JOCELYN THOMAS
Mellon-Mays Undergraduate Fellow
This summer I participated in the Summer Research Opportunity Program at the University of California Berkeley to continue work on my Mellon Mays research project. Earlier, I had completed research via a special studies with Paula Giddings, so this was a perfect next step. I did my research under the guidance of Leigh Raiford, Assistant Professor in the departments of African American and American Studies. Part of my work was to create a prospectus for my overall work, titled "Besides Gay Rappers: A Prospectus Exploring Identity Construction and Performance of Black Queer Women in Rap Music."
My project examines how black lesbian/queer women navigate the complicated terrain of individual and collective identity as participants in rap music. Navigate here refers to how BLQW construct and perform identities support, challenge, or reject entirely dominant ideologies of blackness, gender, and sexuality. This project focuses particularly on how BLQW roles as cultural producers and consumers of rap music effect the negotiations of identity in relevant spaces.

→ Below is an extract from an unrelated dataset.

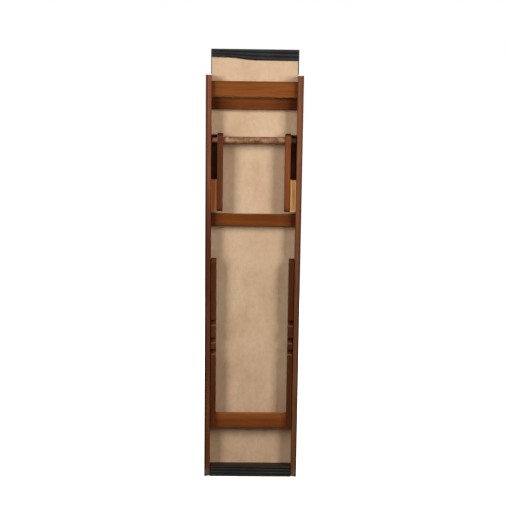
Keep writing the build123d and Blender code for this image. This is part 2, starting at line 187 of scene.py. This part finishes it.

Exploring the relationship between BLQW's identity processes and rap music—arguably the
most prominent of black popular music forms contemporarily—is important because it first
allows us to queer, with a gendered lens, one of the most commercially viable musics of the
current moment; and second it allows us to explore, in a particular strain, how a subculture,
wherein much of its semiotics have been appropriated into mass media, coexists, resists, and
sustains dominant readings of said subculture. Evelynn Hammonds argues that "in overturning
the 'politics of silence' the goal cannot be merely to be seen...the goal should be to develop a
'politics of articulation' ...build[ing] on the interrogation of what makes it possible for Black
women to speak and act" (Bobo 312). My work then seeks to break from the current trend in Hip
Hop Studies to discuss black women and queer persons only in terms of marginalization; but
instead to expand theorizing on BLQW's relationship with Hip Hop culture to include a nuanced
understanding of agency.
I will primarily use ethnography, oral history interviewing, and visual/ textual analysis to create textured readings of each stage and how the apparatuses, individuals, and groups within them relate.
Currently, I am finding contact information for the performers I want to interview; developing a list of questions; preparing a proposal for the IRB; and reading works on female masculinity.
Jocelyn is a senior major with a minor in women's and gender studies.